007: License to LOL – The FBI’s Supposed Plot Against Trump

Estimated reading time: 4 minutes

If you ever thought the FBI had better things to do than to sketch out blockbuster-worthy assassination plots, well, you’re not alone. But according to Marjorie Taylor Greene, we might all be too naive for today’s spicy political thrillers disguised as real life. In a recent revelation, she accused the FBI of planning to do what sounds more like the climax of a bad spy movie: assassinate Donald Trump. Let that sink in. The FBI, with their pensions and paperwork, plotting like they’re in a subpar James Bond reject script.

Now, if you’re anything like me, your first response might not be fear or outrage, but a chuckle combined with a facepalm. Seriously, do we really believe the FBI harbors wannabe Tom Cruise agents, scaling walls and dodging explosions, all to take out a president who’s more than capable of causing his own spectacle? I mean, let’s be real.

Where Do These Ideas Come From? The Conspiracy Generator!

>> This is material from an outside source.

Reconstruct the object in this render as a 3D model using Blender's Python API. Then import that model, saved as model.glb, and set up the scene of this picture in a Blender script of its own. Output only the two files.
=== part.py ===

Ok, let’s dive into this rabbit hole. MTG’s claim isn’t just a cute little conspiracy theory you can tuck in at night. No, it’s a Godzilla-sized monster of an accusation that drags in the integrity of the FBI like it’s a late night snack. But then again, in the world of 24-hour news cycles and perpetual outrage machines, maybe she just wanted her share of the spotlight. “Hey, look at me, I’ve got top-secret intel!” Sure, and I’m the wizard of Oz.

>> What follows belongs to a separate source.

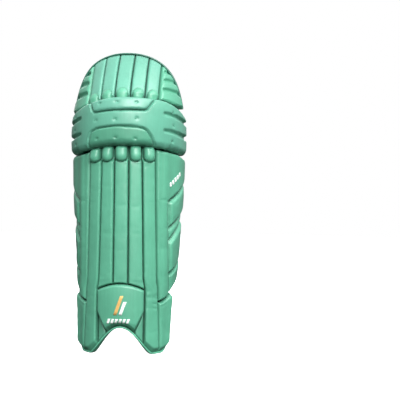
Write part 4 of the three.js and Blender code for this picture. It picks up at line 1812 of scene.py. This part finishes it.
@dataclass
class TopHat(SubAssembly):
    """Curved thigh guard over the knee: five canes, ribbed sides and a bound rim."""

    wardrobe: Wardrobe
    lines: tuple[float, ...] = (-70, -44.5, -15.7, 15.7, 44.5, 70)
    span: float = 77.0
    bottom: float = HAT_BOTTOM
    ribs: dict[str, tuple[float, ...]] = field(default_factory=lambda: {"left": (579, 597, 615),
        "right": (578, 598, 617)})
    parts: list[Part] = field(default_factory=list)

    def foot(self, t: Array) -> Array:
        """Lower edge."""
        return self.bottom + 0.6 + 4.8 * ramp(np.abs(t), 54.0, 77.0)

    def cane_rise(self, t: Array, v: Array) -> Array:
        """Height of a cane: low where it tucks under the knee's fingers."""
        return lerp(5.2, 13.4, ramp(v, 551, 560))

    def make(self) -> None:
        """List the board, canes and ribbed sides."""
        w = self.wardrobe

        def board_place(s: Array, q: Array) -> tuple[Array, Array]:
            """Angle and level of the board."""
            t = lerp(-self.span, self.span, s)
            return t, lerp(self.foot(t), SKIN.rim(t) - 4.4, q)

        self.parts.append(board("top_board", board_place, 60, 26, "top_hat", w.backing()))
        for i in range(5):

            def place(s: Array, q: Array, i: int = i) -> tuple[Array, Array]:
                """Angle and level at shares s, q."""
                x = lerp(self.lines[i] + 0.7, self.lines[i + 1] - 0.7, s)
                v = lerp(self.bottom, SKIN.rim(SKIN.angle_at(x, 610.0)) - 4.6, q)
                return SKIN.angle_at(x, v), v

            cane = Cushion(f"top_cane_{i + 1}_cover", [Patch(spread(14, 0.75), spread(36), place)],
                           const(CLEAR),
                           self.cane_rise, lambda t, v: SEAM_DIP * self.cane_rise(t, v), radius=3.8,
                           cap=0.8, give=0.35, dark_width=2.2)
            # painted sheen: the hat canes take the paler copy of the cover leather
            self.parts.append(Part(cane, w.top(), Slot.TOP, (f"top_cane_{i + 1}",), "top_hat"))
        for side in Side:

            def side_place(s: Array, q: Array, k: int = side.value) -> tuple[Array, Array]:
                """Angle and level at shares s, q."""
                t = lerp(SKIN.angle_at(70.7, 600.0), self.span, s)
                v = lerp(self.foot(t) + 0.5, SKIN.rim(t) - 4.6, q)
                return k * lerp(SKIN.angle_at(70.7, v), self.span, s), v

            def ribbing(t: Array, v: Array, tag: str = side.tag) -> Array:
                """Recessed lanes between the ribs."""
                depth = np.zeros(np.shape(t))
                for level in self.ribs[tag]:
                    dv = v - level - 0.2 * (np.abs(t) - 48.0)
                    depth -= 7.0 * (1.0 - ramp(np.abs(dv - 0.5), 1.2, 4.6)) * ramp(np.abs(t), 39.0, 44.0)
                return depth

            cushion = Cushion(f"top_side_{side.tag}_cover",
                              [Patch(spread(26, 0.3), spread(44, 0.2), side_place)], const(CLEAR),
                              const(15.5),
                              const(6.5), radius=6.0, detail=ribbing, cap=1.2)
            self.parts.append(Part(cushion, w.leather(), Slot.COVER, (f"top_side_{side.tag}",),
                                   "top_hat"))

    def bind(self) -> None:
        """Dark bound rim that turns down both sides."""
        t = np.linspace(-self.span, self.span, 120)
        arc = np.stack([t, SKIN.rim(t) - 1.8], -1)
        drop = np.linspace(arc[-1, 1], 559.0, 16)[1:]
        down = np.stack([np.full(15, self.span + 0.8), drop], -1)
        line = np.concatenate([down[::-1] * (-1, 1), arc, down])
        line = smooth_line(line, 3)
        piece = Band("top_binding_cover", line, 2.1, -BOARD - 1.5,
                     13.6).build(self.wardrobe.get(self.wardrobe.rim()))
        settle(piece, ("top_binding",), "top_hat")

    def sew(self, sewing: Sewing) -> None:
        """Stitches under the rim."""
        feeler = Feeler(self.made("top_cane", "top_side"))
        for i in range(5):
            x = np.linspace(self.lines[i] + 4.0, self.lines[i + 1] - 4.0, 30)
            t = SKIN.angle_at(x, 620.0)
            sewing.run("top_hat", feeler.touch(t, SKIN.rim(t) - 8.5, SUNK_STITCH))


@dataclass
class Straps:
    """Three straps that leave the wing of one side and close on the other."""

    wardrobe: Wardrobe
    rows: tuple[tuple[str, float, float], ...] = (("knee", 398, 27), ("calf", 296, 24),
                                                  ("ankle", 200, 20))
    rear: float = 105.0
    bulge: float = 44.0
    thick: float = 3.0
    free_end: float = 163.0

    def bow(self, phi: Array, z: float, h: Array | float) -> Array:
        """Point of the strap's bow behind the wings, phi from the fixed end.

        Args:
            phi: turn round the bow, degrees.
            z: level, mm.
            h: height over the bow, mm.

        Returns:
            Points in metres.
        """
        start = SKIN.point(self.rear, z, -BOARD - 1.3) / MM
        turn = np.radians(phi)
        return np.stack([(start[0] + h) * np.cos(turn), start[1] + (self.bulge + h) * np.sin(turn),
                         z + 0 * turn], -1) * MM

    def ribbon(self, name: str, low: Array, top: Array, half: float,
               material: bpy.types.Material) -> bpy.types.Object:
        """Flat band between two lines of points.

        Args:
            name: piece name.
            low: (K, 3) points of the inner face.
            top: (K, 3) points of the outer face.
            half: half width, mm.
            material: its finish.

        Returns:
            The object.
        """
        loop = np.array([(-1, 0.3), (-0.96, 0), (-0.5, 0), (0, 0), (0.5, 0), (0.96, 0), (1, 0.3),
                         (1, 0.7), (0.96, 1), (0.5, 1), (0, 1), (-0.5, 1), (-0.96, 1), (-1, 0.7)])
        rings = low[:, None] + (top - low)[:, None] * loop[None, :, 1:2]
        rings = rings + np.array([0, 0, 1.0]) * (loop[None, :, 0:1] * half * MM)
        run = np.concatenate([[0], np.cumsum(np.linalg.norm(np.diff(top, axis=0), axis=1))])
        lay = np.zeros_like(rings)
        lay[..., 0], lay[..., 1] = run[:, None], loop[None, :, 0] * half * MM
        return sweep(name, rings, lay, material)

    def build(self, sewing: Sewing) -> None:
        """Make the anchors, landings, straps and hook patches."""
        web, hook = self.wardrobe.get(self.wardrobe.webbing()), self.wardrobe.get(self.wardrobe.hook())
        inner = -BOARD - 1.3
        for name, z, half in self.rows:
            t = np.linspace(54.0, self.rear - 0.8, 40)
            low, top = SKIN.point(t, np.full(40, z), inner - self.thick), SKIN.point(t, np.full(40, z),
                inner)
            settle(self.ribbon(f"strap_anchor_{name}_web", low, top, half, web),
                   (f"strap_anchor_{name}",), "shin")
            t = -np.linspace(54.0, self.rear, 40)
            phi = np.linspace(171.0, 120.0, 24)
            low = np.concatenate([SKIN.point(t, np.full(40, z), inner - self.thick),
                                  self.bow(phi, z, -self.thick)])
            top = np.concatenate([SKIN.point(t, np.full(40, z), inner), self.bow(phi, z, 0.0)])
            settle(self.ribbon(f"strap_landing_{name}_web", low, top, half, web),
                   (f"strap_landing_{name}",), "shin")
            phi = np.linspace(3.0, self.free_end, 90)
            lift = lerp(-self.thick, 2.2, np.clip((phi - 20.0) / 60.0, 0.0, 1.0))
            outer = self.bow(phi, z, lift + self.thick)
            settle(self.ribbon(f"strap_{name}_web", self.bow(phi, z, lift), outer, half, web),
                   (f"strap_{name}",), f"strap_{name}")
            for row in (-1.0, 1.0):
                run = outer[2:-2] + np.array([0, 0, row * (half - 3.0) * MM])
                out = (outer - self.bow(phi, z, lift))[2:-2]
                sewing.run(f"strap_{name}",
                           run + out / np.linalg.norm(out, axis=1, keepdims=True) * 0.0001)
            phi = np.linspace(120.0, 161.0, 30)
            settle(self.ribbon(f"hook_patch_{name}_tape", self.bow(phi, z, 0.4), self.bow(phi, z, 1.6),
                               half * 0.84, hook),
                   (f"hook_patch_{name}",), f"strap_{name}")


@dataclass
class Studio:
    """White floor, soft light and the camera."""

    camera_at: tuple[float, float, float] = (0.2565, -1.747, 0.343)
    look: tuple[float, float, float] = (-0.0506, 0.999, 0.0)
    roll: float = 0.8
    lens: float = 69.4

    def build(self) -> None:
        """Set up the whole studio."""
        scene = bpy.context.scene
        scene.view_settings.view_transform = "Standard"
        world = bpy.data.worlds.new("studio")
        scene.world = world
        world.use_nodes = True
        nodes, links = world.node_tree.nodes, world.node_tree.links
        back = nodes["Background"]
        path, white = nodes.new("ShaderNodeLightPath"), nodes.new("ShaderNodeBackground")
        white.inputs["Color"].default_value = (1, 1, 1, 1)
        white.inputs["Strength"].default_value = 1.0
        place, split = nodes.new("ShaderNodeTexCoord"), nodes.new("ShaderNodeSeparateXYZ")
        ramp_node = nodes.new("ShaderNodeValToRGB")
        stops = ramp_node.color_ramp.elements
        stops[0].position, stops[0].color = 0.42, (0.07, 0.11, 0.09, 1)
        stops[1].position, stops[1].color = 0.85, (0.95, 0.98, 1.0, 1)
        span = nodes.new("ShaderNodeMapRange")
        span.inputs["From Min"].default_value = -1.0
        links.new(place.outputs["Generated"], split.inputs["Vector"])
        links.new(split.outputs["Z"], span.inputs["Value"])
        links.new(span.outputs["Result"], ramp_node.inputs["Fac"])
        links.new(ramp_node.outputs["Color"], back.inputs["Color"])
        back.inputs["Strength"].default_value = 0.75
        mix = nodes.new("ShaderNodeMixShader")
        links.new(path.outputs["Is Camera Ray"], mix.inputs["Fac"])
        links.new(back.outputs["Background"], mix.inputs[1])
        links.new(white.outputs["Background"], mix.inputs[2])
        links.new(mix.outputs["Shader"], nodes["World Output"].inputs["Surface"])
        self.floor()
        self.light("key", (0.55, -2.2, 1.4), 1.1, 70.0)
        self.light("top", (0.95, -0.85, 2.0), 1.5, 36.0)
        self.light("rear", (-0.3, 1.7, 1.3), 1.4, 20.0)
        camera = bpy.data.cameras.new("camera")
        camera.lens, camera.sensor_width = self.lens, 36.0
        holder = bpy.data.objects.new("camera", camera)
        scene.collection.objects.link(holder)
        holder.location = self.camera_at
        holder.rotation_euler = Vector(self.look).to_track_quat("-Z", "Y").to_euler()
        holder.rotation_euler.rotate_axis("Z", np.radians(self.roll))
        scene.camera = holder

    def floor(self) -> None:
        """Round white floor."""
        turn = np.linspace(0, 2 * np.pi, 96, endpoint=False)
        rings = [np.stack([r * np.cos(turn), r * np.sin(turn), 0 * turn - 0.0002], -1) for r in (3.0,
            6.0)]
        points = np.concatenate(rings)
        k = np.arange(96)
        faces = [k.tolist()] + np.stack([k, k + 96, (k + 1) % 96 + 96, (k + 1) % 96], -1).tolist()
        b = NodeBench("floor_white")
        b.join(b.mix(b.noise(3.0, 2.0), (0.93, 0.93, 0.93), (0.96, 0.96, 0.96)),
               b.shader.inputs["Base Color"])
        b.shader.inputs["Roughness"].default_value = 0.9
        b.shader.inputs["Emission Color"].default_value = (1, 1, 1, 1)
        b.shader.inputs["Emission Strength"].default_value = 0.92
        piece = make_piece("floor", points, faces, {}, b.material)
        piece.visible_diffuse = piece.visible_glossy = False

    def light(self, name: str, at: Sequence[float], size: float, power: float) -> None:
        """Square soft light aimed at the middle of the pad.

        Args:
            name: its name.
            at: its place, metres.
            size: its side, metres.
            power: watts.
        """
        data = bpy.data.lights.new(name, "AREA")
        data.size, data.energy = size, power
        lamp = bpy.data.objects.new(name, data)
        bpy.context.scene.collection.objects.link(lamp)
        lamp.location = at
        lamp.rotation_euler = (Vector((0, 0, 0.38)) - Vector(at)).to_track_quat("-Z", "Y").to_euler()


def main() -> None:
    """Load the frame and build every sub-assembly in order."""
    logging.basicConfig(level=logging.INFO, format="%(name)s: %(message)s")
    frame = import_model()
    LOG.info("frame has %d nodes", len(frame["nodes"]))
    wardrobe = Wardrobe()
    Studio().build()
    shin, knee, hat = Shin(wardrobe), Knee(wardrobe), TopHat(wardrobe)
    wings = [Wing(wardrobe, side) for side in Side]
    groups: list[SubAssembly] = [shin, *wings, knee, hat]
    for group in groups:
        group.make()
    cushions = [p.cushion for group in groups for p in group.parts]
    for cushion in cushions:
        cushion.shape()
    Filling().swell([c for c in cushions if c.give > 0])
    sewing = Sewing()
    for group in groups:
        group.dress()
        group.bind()
        group.sew(sewing)
    shin.mark()
    Straps(wardrobe).build(sewing)
    sewing.build(wardrobe)


if __name__ == "__main__":
    main()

And it’s not just about the claim itself. It’s about the delightful way these notions spread through social media like wildfire. Before you know it, there are memes, tweets, and backyard BBQ debates dissecting how and why the FBI would set up an assassination plot that sounds like it’s straight out of a Netflix special heavy on the theatrics and very light on logic.

Let’s Get Theatrical

Imagine this: a darkened room filled with FBI agents, pouring over blueprints with their little laser pointers (because it has to be laser pointers, right?). “Here,” one says, daringly pointing to a corner of Mar-a-Lago, “is where we’ll plant the exploding golf balls.” I mean, come on, even Michael Bay would think twice about that scene.

Let’s not ignore the talent it would require to plan such a feat. We’re talking about an organization that sometimes struggles with email servers deciding they’re now ready for Hollywood-style plots. It takes levels of suspension of disbelief that not even CGI can fix.

Why This Narrative, Why Now?

Let’s take a step back. Greene’s narrative taps into a larger, and quite frankly, a bizarre trend where every political hiccup is part of a greater diabolical scheme. It’s like every politician has a secret lair and monologues about their plans for world domination. Here’s a thought: Maybe, just maybe, they’re just like us – trying to figure things out, making decisions, some good, some bad, some worthy of a facepalm.

In the real world, where things are usually less exciting, the FBI is more likely buried under paperwork and bureaucracy, rather than practicing their sniper skills or martial arts.

The Bottom Line: Reality or Not, It’s Entertainment

Whether this accusation has legs longer than a conspiracy theorist’s manifesto or is as hollow as a politician’s promise, one thing is true: It’s entertainment gold. Pure comedic fodder. Imagine the Saturday Night Live sketches we could get out of this!

In the grand scheme of things, these narratives might be harmful, they might be distracting, and yes, they might be downright absurd, but they also show us the power of a well-spun story. And in this case, Marjorie Taylor Greene might just be the unexpected queen of drama and suspense. No Emmy for you, MTG, but nice try.